__WHAT IS ASKED__. Copy out the complete listing, word for word.

__MATERIAL__.
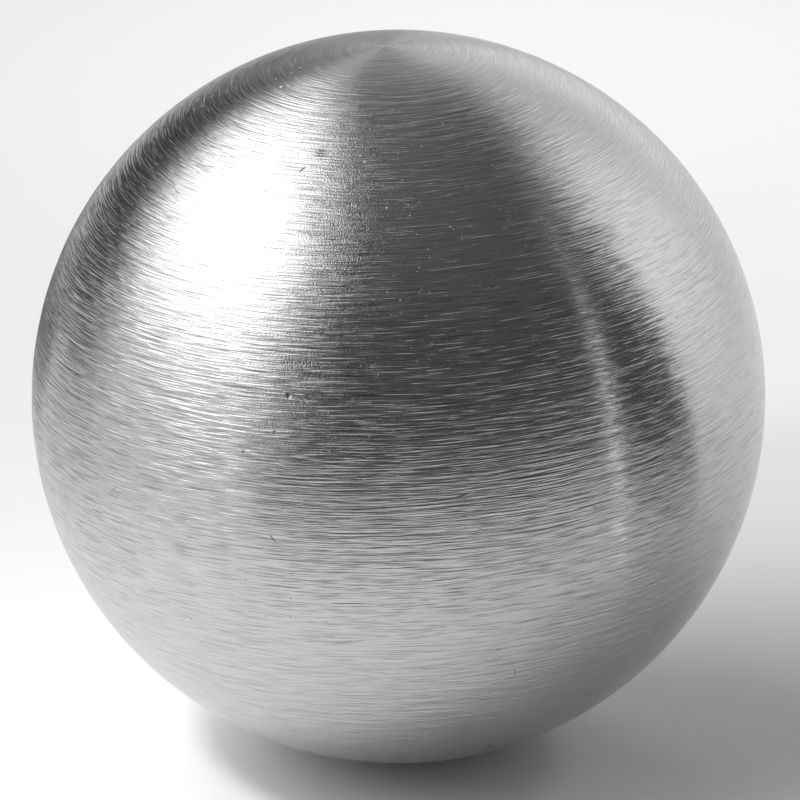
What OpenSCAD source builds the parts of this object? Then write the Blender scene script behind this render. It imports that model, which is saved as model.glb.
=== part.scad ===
// Solid steel ball, ground round, brushed about one axis and lightly knocked by use.
// The ball's centre is the origin, and +Z is the axis that the brushing runs round.
// A place on the surface is given by its turn, the degrees round +Z from the front (-Y)
// towards +X, and its rise, the degrees up from the equator.

/* [Ball] */
// Diameter of the ball
ball_d = 50; // [20:1:100]

/* [Dents] */
// Width of the largest dent, where it meets the ball's surface
dent_w = 0.5; // [0.3:0.05:1.5]
// Depth of the largest dent, under the level of its rim
dent_depth = 0.05; // [0.02:0.01:0.15]

/* [Scratches] */
// Length of the longest scratch
scratch_l = 2; // [1:0.1:4]
// Width of a scratch in its middle
scratch_w = 0.12; // [0.08:0.02:0.4]
// Depth of the longest scratch, under the level of its two ends
scratch_depth = 0.04; // [0.02:0.01:0.1]

/* [Hidden] */
$fn = 180;
ball_r = ball_d / 2;

// Each dent's turn and rise, and its size as a share of the largest one
dents = [
    [-17.5, 20, 1], [-15, 19.5, 0.5], [-16.5, 17, 0.5], [-13.5, 21, 0.4], [-19.5, 14.5, 0.6],
    [-24.5, 11, 0.6], [-11, 12, 0.5], [-15.5, 4.5, 0.5], [-18, 3, 0.5],
    [30, -0.5, 0.6], [11.5, -1, 0.6], [27, 11.5, 0.5], [17, 16, 0.5], [10, 14, 0.4],
    [18, 35, 0.6], [24.5, 25.5, 0.5], [1, -7.5, 0.4], [4.5, -44.5, 0.5], [21, -54.5, 0.9],
    [-72, 76, 0.6], [-60, 71, 0.8], [-53, 74, 0.5]
];

// Each scratch's turn and rise at its middle, its slope from level, and its length as a share
// of the longest one
scratches = [
    [8.5, 4.5, 12, 1], [18.5, -29, -75, 0.5], [-20, -2, -50, 0.5],
    [-49.5, 0.5, 35, 0.5], [-24, 56, 60, 0.4]
];

// How far from the ball's centre a cut's mouth lies, when the mouth is this wide
function mouth_at(width) = sqrt(pow(ball_r, 2) - pow(width / 2, 2));

// Radius of the round tool that leaves a cut this wide, and this deep under its mouth
function tool_r(width, depth) = (pow(width / 2, 2) + pow(depth, 2)) / (2 * depth);

// Carries what is drawn at the origin, with +X as outwards, to a place on the ball
module at_place(turn, rise) {
    rotate([0, 0, turn - 90]) rotate([0, -rise, 0]) children();
}

// A dent: the bite of a round grain, which keeps its proportions when it is smaller
module dent(turn, rise, size) {
    width = dent_w * size;
    depth = dent_depth * size;
    grain_r = tool_r(width, depth);
    at_place(turn, rise)
        translate([mouth_at(width) - depth + grain_r, 0, 0]) sphere(r = grain_r);
}

// A scratch: the V that the rim of a knife-edged wheel leaves, which runs out at both ends
module scratch(turn, rise, slope, size) {
    length = scratch_l * size;
    depth = scratch_depth * size;
    wheel_r = tool_r(length, depth);
    depth_under_crown = ball_r - mouth_at(length) + depth;
    flank = wheel_r * scratch_w / 2 / depth_under_crown;
    at_place(turn, rise)
        rotate([slope, 0, 0])
            translate([mouth_at(length) - depth + wheel_r, 0, 0])
                rotate_extrude() polygon([[0, -flank], [wheel_r, 0], [0, flank]]);
}

// The ball: one solid piece of steel
module ball() {
    color("silver")
        difference() {
            sphere(r = ball_r);
            for (d = dents) dent(d[0], d[1], d[2]);
            for (s = scratches) scratch(s[0], s[1], s[2], s[3]);
        }
}

ball();
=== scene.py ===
"""A brushed steel ball on a sheet of white paper, in soft studio light."""
import math

import bmesh
import bpy
import numpy as np
from mathutils import Matrix, Vector, noise


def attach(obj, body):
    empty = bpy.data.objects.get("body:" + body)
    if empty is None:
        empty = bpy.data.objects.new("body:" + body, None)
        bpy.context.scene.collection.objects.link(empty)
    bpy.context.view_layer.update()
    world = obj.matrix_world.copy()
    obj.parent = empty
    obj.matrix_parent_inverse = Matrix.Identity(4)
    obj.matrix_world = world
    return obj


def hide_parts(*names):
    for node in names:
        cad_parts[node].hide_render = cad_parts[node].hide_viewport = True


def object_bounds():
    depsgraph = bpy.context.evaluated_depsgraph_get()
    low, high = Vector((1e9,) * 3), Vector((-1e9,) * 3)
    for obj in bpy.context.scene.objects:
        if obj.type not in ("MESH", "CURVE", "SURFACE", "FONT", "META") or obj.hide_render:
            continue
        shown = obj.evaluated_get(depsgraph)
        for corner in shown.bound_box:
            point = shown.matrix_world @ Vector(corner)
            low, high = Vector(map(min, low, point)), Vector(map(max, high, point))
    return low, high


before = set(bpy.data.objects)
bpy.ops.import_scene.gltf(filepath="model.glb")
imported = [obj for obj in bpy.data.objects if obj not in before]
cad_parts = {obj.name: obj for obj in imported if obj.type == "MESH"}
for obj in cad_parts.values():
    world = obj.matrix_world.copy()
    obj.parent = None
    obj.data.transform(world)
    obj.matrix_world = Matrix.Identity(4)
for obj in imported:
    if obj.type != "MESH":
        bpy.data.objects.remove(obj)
cad_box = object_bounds()


# ---------------------------------------------------------------------------------------------
# Camera. A long lens looks down on the ball from the front, turned a little about its own line
# of sight, and the ball nearly fills the frame.
camera_distance = 0.45
camera_rise = math.radians(20.1)
camera_roll = math.radians(2.26)
frame_px = 800
outline_px = 734.2
outline_off_centre_px = (-1.45, 3.5)

low, high = cad_box
ball_centre = (low + high) / 2
ball_radius = min(high - low) / 2
half_angle = math.asin(ball_radius / camera_distance)
px_size = camera_distance * math.tan(half_angle) / (outline_px / 2)

to_camera = Vector((0, -math.cos(camera_rise), math.sin(camera_rise)))
level_right = Vector((1, 0, 0))
level_up = to_camera.cross(level_right)
camera_right = level_right * math.cos(camera_roll) - level_up * math.sin(camera_roll)
camera_up = to_camera.cross(camera_right)
off_right, off_up = outline_off_centre_px
aim = ball_centre - px_size * (camera_right * off_right + camera_up * off_up)

camera = bpy.data.objects.new("camera", bpy.data.cameras.new("camera"))
bpy.context.scene.collection.objects.link(camera)
camera.matrix_world = Matrix.Translation(aim + to_camera * camera_distance) @ Matrix(
    (camera_right, camera_up, to_camera)
).transposed().to_4x4()
camera.data.lens = camera.data.sensor_width / (frame_px / outline_px * 2 * math.tan(half_angle))
camera.data.clip_start = 0.05
camera.data.clip_end = 10
bpy.context.scene.camera = camera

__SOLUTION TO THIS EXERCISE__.
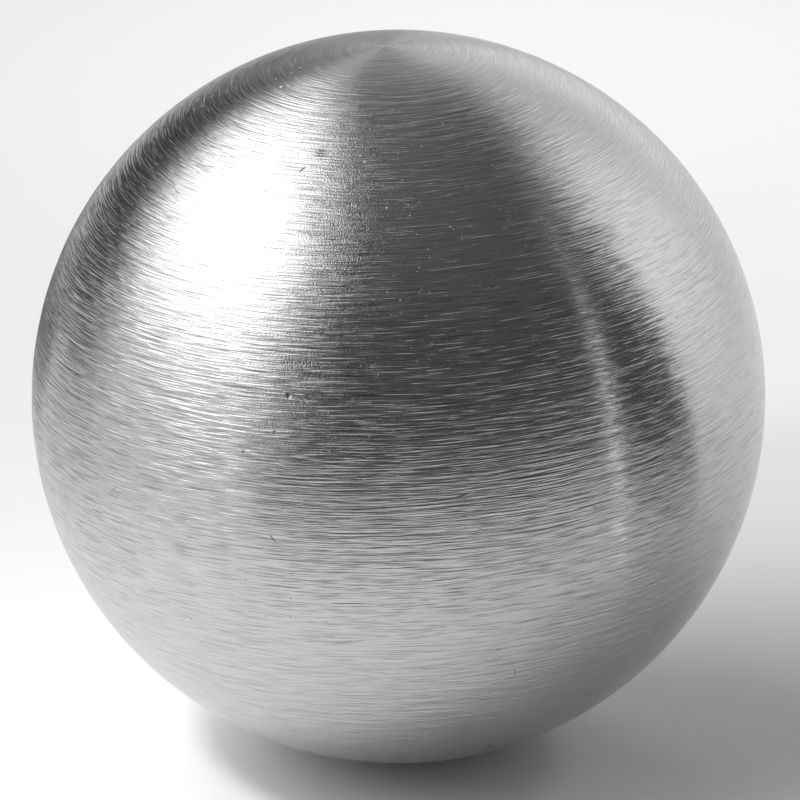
What OpenSCAD source builds the parts of this object? Then write the Blender scene script behind this render. It imports that model, which is saved as model.glb.
=== part.scad ===
// Solid steel ball, ground round, brushed about one axis and lightly knocked by use.
// The ball's centre is the origin, and +Z is the axis that the brushing runs round.
// A place on the surface is given by its turn, the degrees round +Z from the front (-Y)
// towards +X, and its rise, the degrees up from the equator.

/* [Ball] */
// Diameter of the ball
ball_d = 50; // [20:1:100]

/* [Dents] */
// Width of the largest dent, where it meets the ball's surface
dent_w = 0.5; // [0.3:0.05:1.5]
// Depth of the largest dent, under the level of its rim
dent_depth = 0.05; // [0.02:0.01:0.15]

/* [Scratches] */
// Length of the longest scratch
scratch_l = 2; // [1:0.1:4]
// Width of a scratch in its middle
scratch_w = 0.12; // [0.08:0.02:0.4]
// Depth of the longest scratch, under the level of its two ends
scratch_depth = 0.04; // [0.02:0.01:0.1]

/* [Hidden] */
$fn = 180;
ball_r = ball_d / 2;

// Each dent's turn and rise, and its size as a share of the largest one
dents = [
    [-17.5, 20, 1], [-15, 19.5, 0.5], [-16.5, 17, 0.5], [-13.5, 21, 0.4], [-19.5, 14.5, 0.6],
    [-24.5, 11, 0.6], [-11, 12, 0.5], [-15.5, 4.5, 0.5], [-18, 3, 0.5],
    [30, -0.5, 0.6], [11.5, -1, 0.6], [27, 11.5, 0.5], [17, 16, 0.5], [10, 14, 0.4],
    [18, 35, 0.6], [24.5, 25.5, 0.5], [1, -7.5, 0.4], [4.5, -44.5, 0.5], [21, -54.5, 0.9],
    [-72, 76, 0.6], [-60, 71, 0.8], [-53, 74, 0.5]
];

// Each scratch's turn and rise at its middle, its slope from level, and its length as a share
// of the longest one
scratches = [
    [8.5, 4.5, 12, 1], [18.5, -29, -75, 0.5], [-20, -2, -50, 0.5],
    [-49.5, 0.5, 35, 0.5], [-24, 56, 60, 0.4]
];

// How far from the ball's centre a cut's mouth lies, when the mouth is this wide
function mouth_at(width) = sqrt(pow(ball_r, 2) - pow(width / 2, 2));

// Radius of the round tool that leaves a cut this wide, and this deep under its mouth
function tool_r(width, depth) = (pow(width / 2, 2) + pow(depth, 2)) / (2 * depth);

// Carries what is drawn at the origin, with +X as outwards, to a place on the ball
module at_place(turn, rise) {
    rotate([0, 0, turn - 90]) rotate([0, -rise, 0]) children();
}

// A dent: the bite of a round grain, which keeps its proportions when it is smaller
module dent(turn, rise, size) {
    width = dent_w * size;
    depth = dent_depth * size;
    grain_r = tool_r(width, depth);
    at_place(turn, rise)
        translate([mouth_at(width) - depth + grain_r, 0, 0]) sphere(r = grain_r);
}

// A scratch: the V that the rim of a knife-edged wheel leaves, which runs out at both ends
module scratch(turn, rise, slope, size) {
    length = scratch_l * size;
    depth = scratch_depth * size;
    wheel_r = tool_r(length, depth);
    depth_under_crown = ball_r - mouth_at(length) + depth;
    flank = wheel_r * scratch_w / 2 / depth_under_crown;
    at_place(turn, rise)
        rotate([slope, 0, 0])
            translate([mouth_at(length) - depth + wheel_r, 0, 0])
                rotate_extrude() polygon([[0, -flank], [wheel_r, 0], [0, flank]]);
}

// The ball: one solid piece of steel
module ball() {
    color("silver")
        difference() {
            sphere(r = ball_r);
            for (d = dents) dent(d[0], d[1], d[2]);
            for (s = scratches) scratch(s[0], s[1], s[2], s[3]);
        }
}

ball();
=== scene.py ===
"""A brushed steel ball on a sheet of white paper, in soft studio light."""
import math

import bmesh
import bpy
import numpy as np
from mathutils import Matrix, Vector, noise


def attach(obj, body):
    empty = bpy.data.objects.get("body:" + body)
    if empty is None:
        empty = bpy.data.objects.new("body:" + body, None)
        bpy.context.scene.collection.objects.link(empty)
    bpy.context.view_layer.update()
    world = obj.matrix_world.copy()
    obj.parent = empty
    obj.matrix_parent_inverse = Matrix.Identity(4)
    obj.matrix_world = world
    return obj


def hide_parts(*names):
    for node in names:
        cad_parts[node].hide_render = cad_parts[node].hide_viewport = True


def object_bounds():
    depsgraph = bpy.context.evaluated_depsgraph_get()
    low, high = Vector((1e9,) * 3), Vector((-1e9,) * 3)
    for obj in bpy.context.scene.objects:
        if obj.type not in ("MESH", "CURVE", "SURFACE", "FONT", "META") or obj.hide_render:
            continue
        shown = obj.evaluated_get(depsgraph)
        for corner in shown.bound_box:
            point = shown.matrix_world @ Vector(corner)
            low, high = Vector(map(min, low, point)), Vector(map(max, high, point))
    return low, high


before = set(bpy.data.objects)
bpy.ops.import_scene.gltf(filepath="model.glb")
imported = [obj for obj in bpy.data.objects if obj not in before]
cad_parts = {obj.name: obj for obj in imported if obj.type == "MESH"}
for obj in cad_parts.values():
    world = obj.matrix_world.copy()
    obj.parent = None
    obj.data.transform(world)
    obj.matrix_world = Matrix.Identity(4)
for obj in imported:
    if obj.type != "MESH":
        bpy.data.objects.remove(obj)
cad_box = object_bounds()


# ---------------------------------------------------------------------------------------------
# Camera. A long lens looks down on the ball from the front, turned a little about its own line
# of sight, and the ball nearly fills the frame.
camera_distance = 0.45
camera_rise = math.radians(20.1)
camera_roll = math.radians(2.26)
frame_px = 800
outline_px = 734.2
outline_off_centre_px = (-1.45, 3.5)

low, high = cad_box
ball_centre = (low + high) / 2
ball_radius = min(high - low) / 2
half_angle = math.asin(ball_radius / camera_distance)
px_size = camera_distance * math.tan(half_angle) / (outline_px / 2)

to_camera = Vector((0, -math.cos(camera_rise), math.sin(camera_rise)))
level_right = Vector((1, 0, 0))
level_up = to_camera.cross(level_right)
camera_right = level_right * math.cos(camera_roll) - level_up * math.sin(camera_roll)
camera_up = to_camera.cross(camera_right)
off_right, off_up = outline_off_centre_px
aim = ball_centre - px_size * (camera_right * off_right + camera_up * off_up)

camera = bpy.data.objects.new("camera", bpy.data.cameras.new("camera"))
bpy.context.scene.collection.objects.link(camera)
camera.matrix_world = Matrix.Translation(aim + to_camera * camera_distance) @ Matrix(
    (camera_right, camera_up, to_camera)
).transposed().to_4x4()
camera.data.lens = camera.data.sensor_width / (frame_px / outline_px * 2 * math.tan(half_angle))
camera.data.clip_start = 0.05
camera.data.clip_end = 10
bpy.context.scene.camera = camera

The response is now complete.